:: Goal ::
Pick every line from the data that holds the word "with".

— Begin Data for processing —

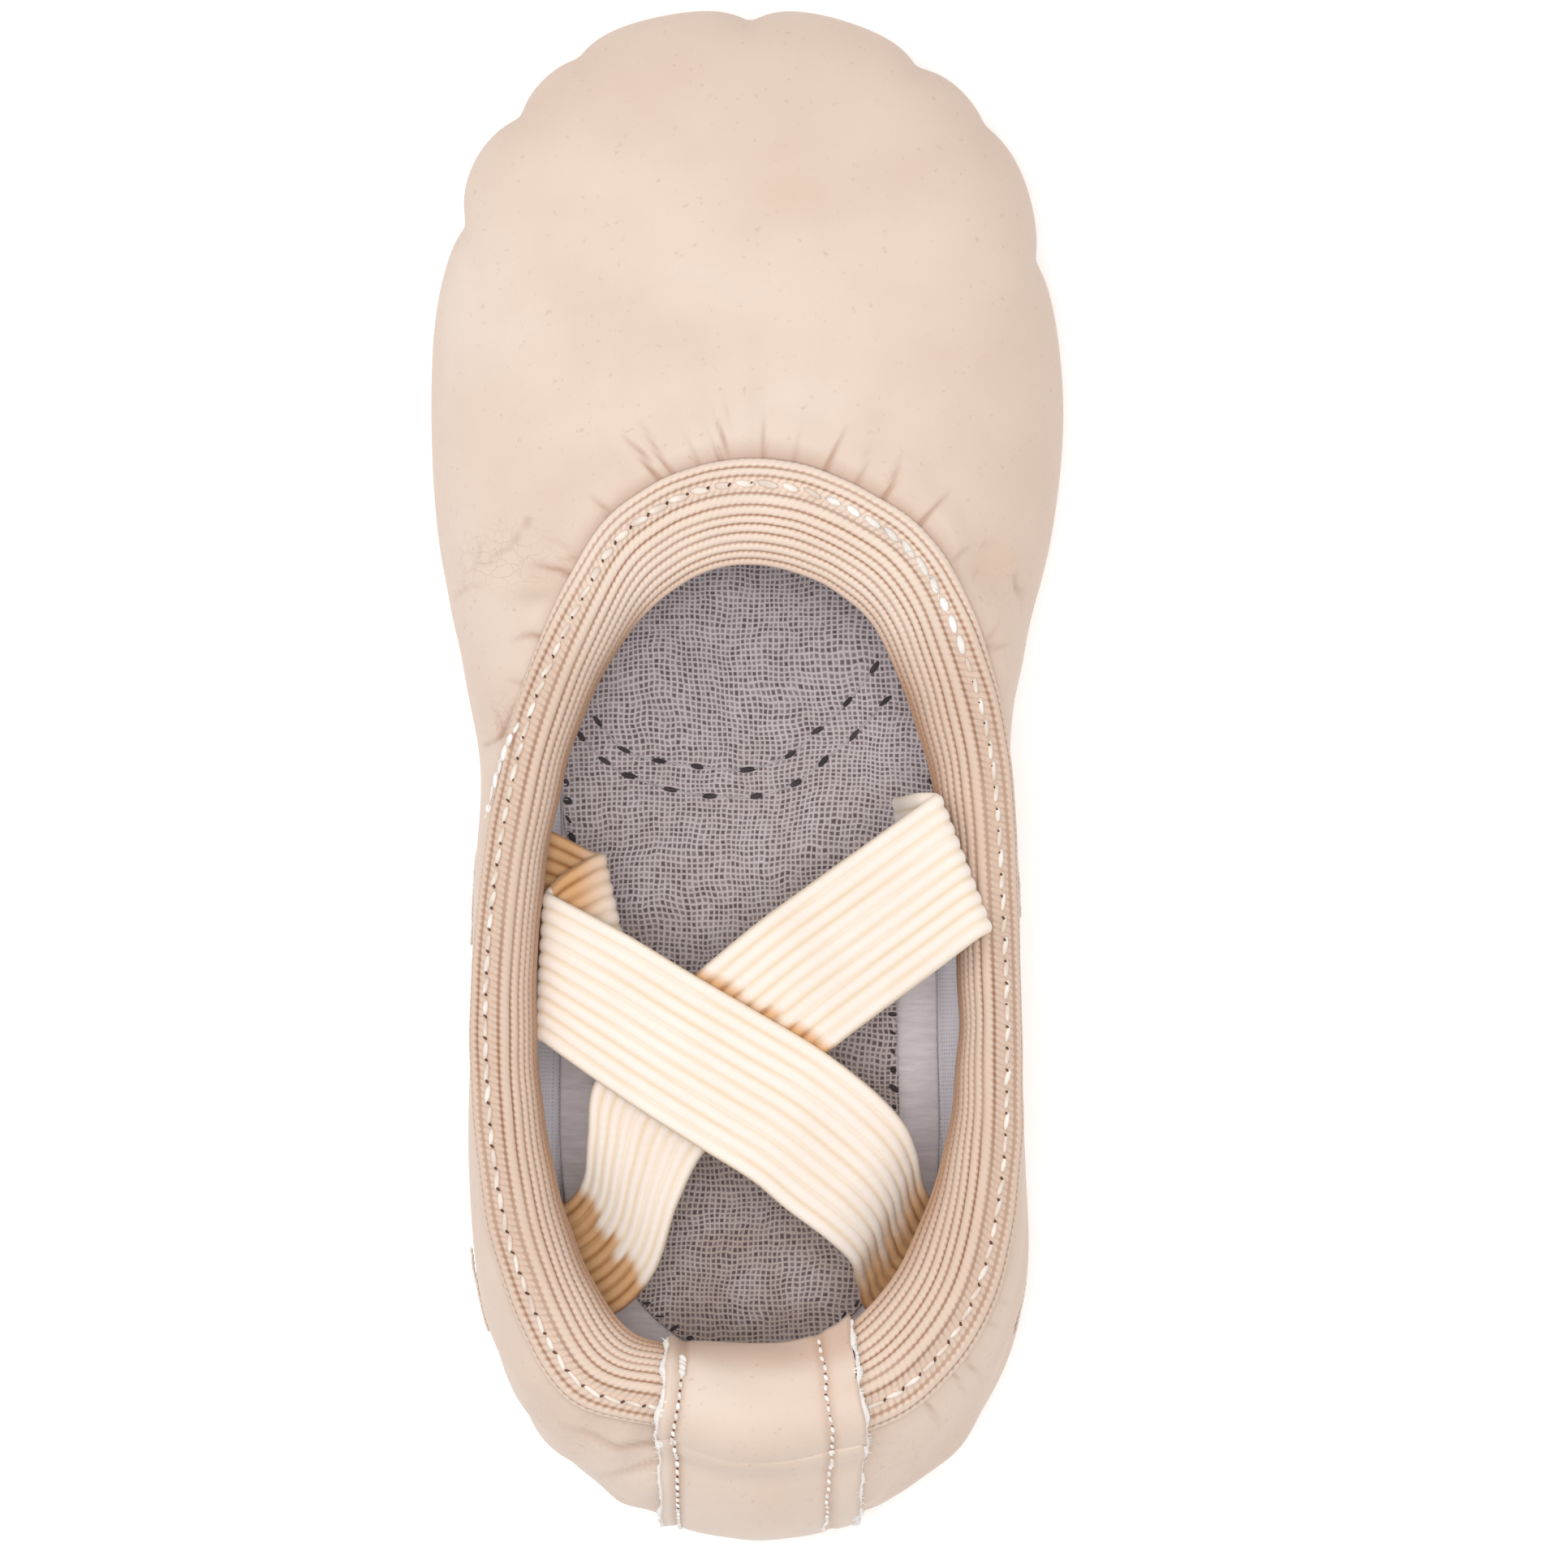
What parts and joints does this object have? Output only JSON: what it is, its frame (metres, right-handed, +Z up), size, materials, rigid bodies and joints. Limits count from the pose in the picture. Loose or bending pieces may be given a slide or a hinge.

— End Data for processing —
— Begin Data for processing —

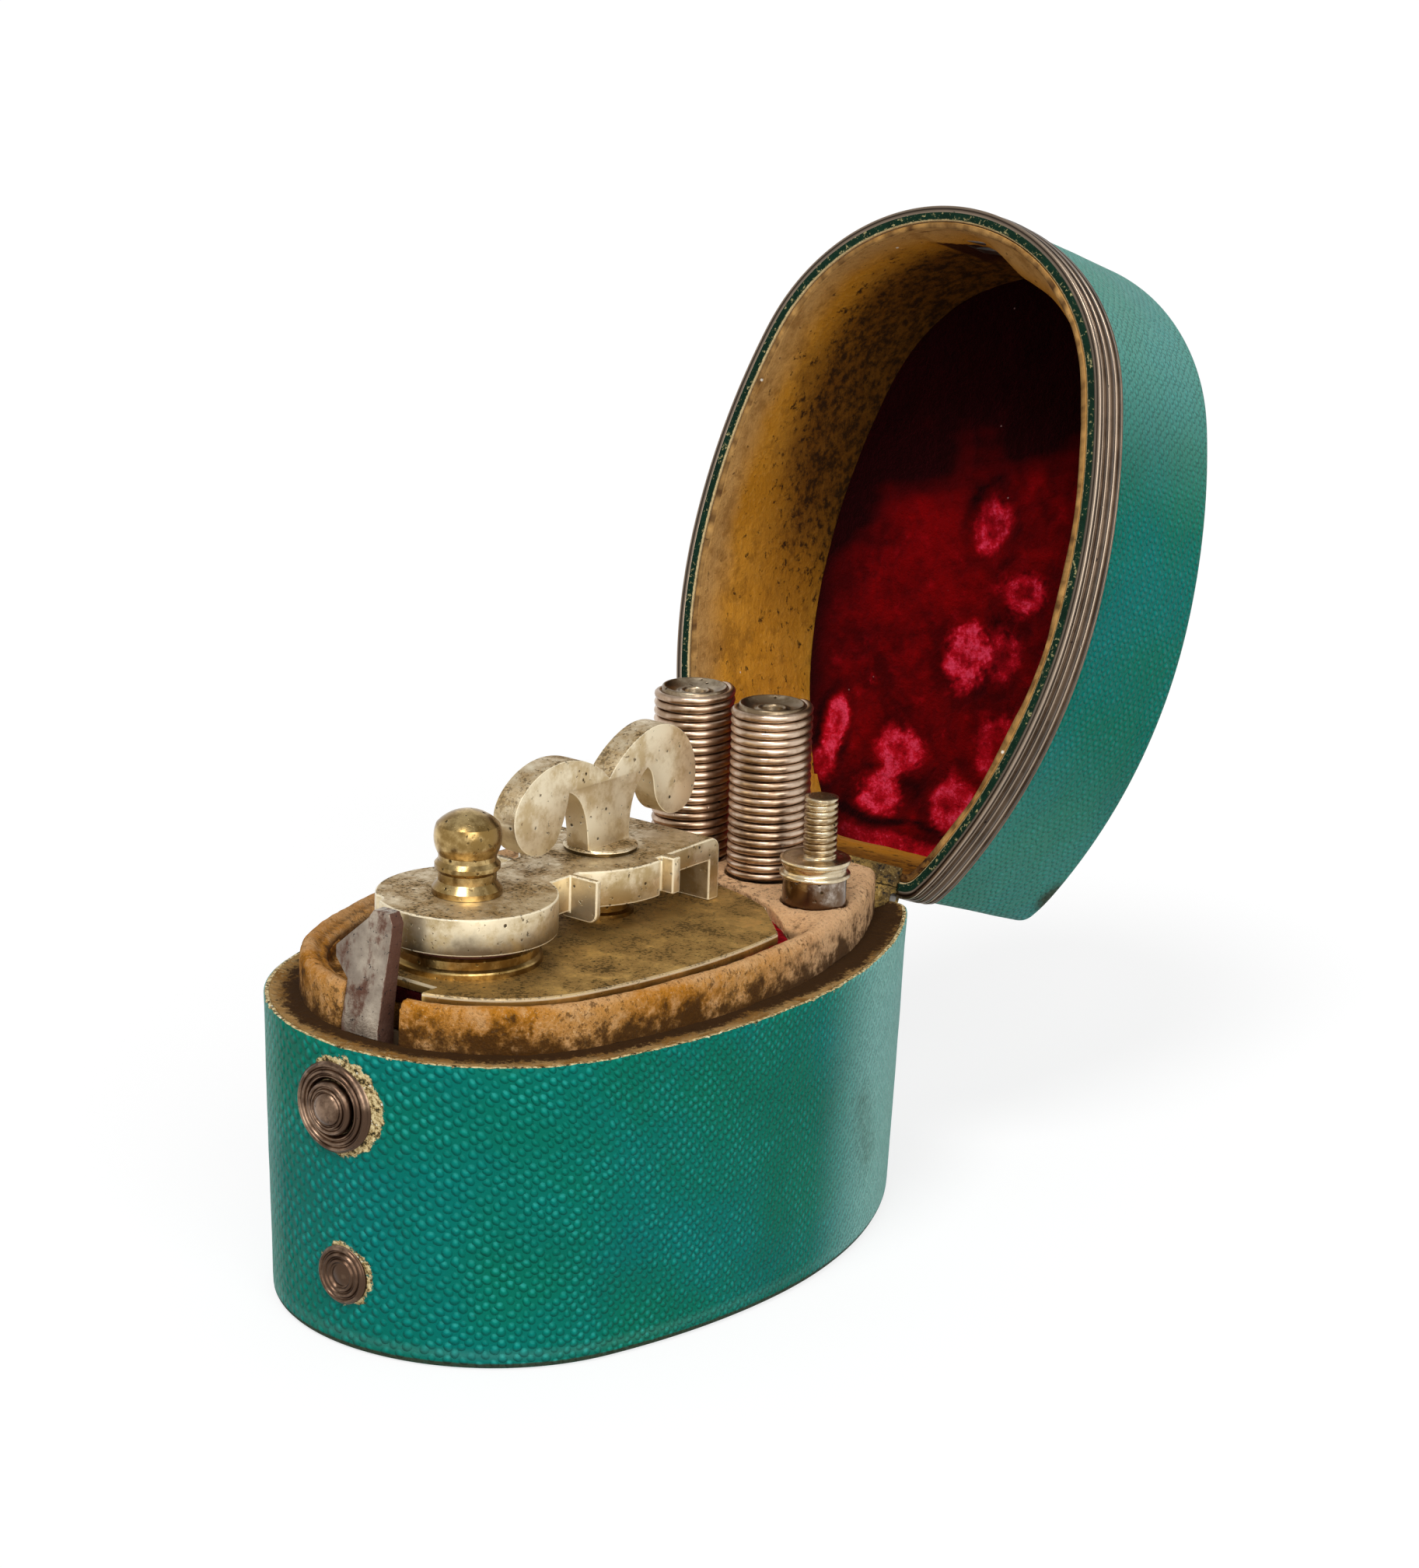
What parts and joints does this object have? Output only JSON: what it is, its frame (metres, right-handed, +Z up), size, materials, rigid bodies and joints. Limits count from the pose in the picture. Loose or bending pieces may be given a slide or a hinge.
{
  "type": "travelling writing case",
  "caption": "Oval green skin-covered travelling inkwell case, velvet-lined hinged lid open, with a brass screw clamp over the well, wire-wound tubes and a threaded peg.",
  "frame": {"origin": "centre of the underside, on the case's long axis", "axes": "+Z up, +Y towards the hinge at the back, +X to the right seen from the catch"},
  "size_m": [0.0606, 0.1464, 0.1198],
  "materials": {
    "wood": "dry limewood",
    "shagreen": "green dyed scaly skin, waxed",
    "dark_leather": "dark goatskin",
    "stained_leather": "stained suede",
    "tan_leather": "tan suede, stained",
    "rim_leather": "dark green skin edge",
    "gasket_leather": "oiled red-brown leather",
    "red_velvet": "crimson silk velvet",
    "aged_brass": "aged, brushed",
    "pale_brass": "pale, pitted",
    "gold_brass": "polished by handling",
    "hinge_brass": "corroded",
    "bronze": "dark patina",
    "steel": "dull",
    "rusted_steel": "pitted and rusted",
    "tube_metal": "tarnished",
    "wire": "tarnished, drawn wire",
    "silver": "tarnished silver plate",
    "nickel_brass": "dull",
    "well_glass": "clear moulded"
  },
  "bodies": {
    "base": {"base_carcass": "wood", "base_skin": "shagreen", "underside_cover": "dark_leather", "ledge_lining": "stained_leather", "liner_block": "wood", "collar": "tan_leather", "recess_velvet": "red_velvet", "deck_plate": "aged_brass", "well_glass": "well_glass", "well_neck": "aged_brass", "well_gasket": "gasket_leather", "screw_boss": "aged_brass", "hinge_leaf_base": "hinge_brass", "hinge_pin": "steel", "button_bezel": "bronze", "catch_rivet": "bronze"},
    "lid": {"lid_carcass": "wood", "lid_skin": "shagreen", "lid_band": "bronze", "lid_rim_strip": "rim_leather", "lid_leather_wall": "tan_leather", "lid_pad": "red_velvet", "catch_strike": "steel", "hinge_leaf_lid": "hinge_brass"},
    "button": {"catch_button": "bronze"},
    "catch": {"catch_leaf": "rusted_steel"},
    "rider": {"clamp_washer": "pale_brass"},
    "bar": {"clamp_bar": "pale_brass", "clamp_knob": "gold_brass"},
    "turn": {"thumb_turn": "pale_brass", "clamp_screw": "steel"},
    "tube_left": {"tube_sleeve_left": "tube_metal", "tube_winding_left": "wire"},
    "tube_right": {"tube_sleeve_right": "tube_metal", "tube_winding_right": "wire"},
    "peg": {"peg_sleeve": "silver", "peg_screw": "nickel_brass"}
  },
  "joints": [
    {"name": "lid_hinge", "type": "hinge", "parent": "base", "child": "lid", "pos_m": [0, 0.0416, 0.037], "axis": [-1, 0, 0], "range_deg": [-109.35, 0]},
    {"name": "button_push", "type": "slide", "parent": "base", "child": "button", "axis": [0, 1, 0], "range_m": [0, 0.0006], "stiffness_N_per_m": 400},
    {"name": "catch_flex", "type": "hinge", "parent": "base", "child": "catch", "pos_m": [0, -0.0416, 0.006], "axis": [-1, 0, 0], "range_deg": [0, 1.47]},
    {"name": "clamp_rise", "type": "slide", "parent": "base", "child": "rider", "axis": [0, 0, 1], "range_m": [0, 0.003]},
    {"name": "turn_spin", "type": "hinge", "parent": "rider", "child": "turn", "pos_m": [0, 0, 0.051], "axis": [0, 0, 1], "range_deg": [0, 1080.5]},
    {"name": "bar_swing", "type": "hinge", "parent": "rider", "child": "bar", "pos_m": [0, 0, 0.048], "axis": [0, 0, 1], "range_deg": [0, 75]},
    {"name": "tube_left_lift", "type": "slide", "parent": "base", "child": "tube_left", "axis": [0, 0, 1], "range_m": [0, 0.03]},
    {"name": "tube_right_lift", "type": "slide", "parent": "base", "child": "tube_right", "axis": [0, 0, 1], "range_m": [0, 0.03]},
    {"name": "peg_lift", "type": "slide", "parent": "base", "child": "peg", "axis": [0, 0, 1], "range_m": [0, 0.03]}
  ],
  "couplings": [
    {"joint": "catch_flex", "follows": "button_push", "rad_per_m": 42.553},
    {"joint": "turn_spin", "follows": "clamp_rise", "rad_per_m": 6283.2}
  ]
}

— End Data for processing —
— Begin Data for processing —

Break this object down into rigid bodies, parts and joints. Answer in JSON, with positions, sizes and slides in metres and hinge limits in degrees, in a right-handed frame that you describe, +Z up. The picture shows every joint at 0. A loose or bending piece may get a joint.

— End Data for processing —

:: Solution below ::
  "caption": "Oval green skin-covered travelling inkwell case, velvet-lined hinged lid open, with a brass screw clamp over the well, wire-wound tubes and a threaded peg.",
Break this object down into rigid bodies, parts and joints. Answer in JSON, with positions, sizes and slides in metres and hinge limits in degrees, in a right-handed frame that you describe, +Z up. The picture shows every joint at 0. A loose or bending piece may get a joint.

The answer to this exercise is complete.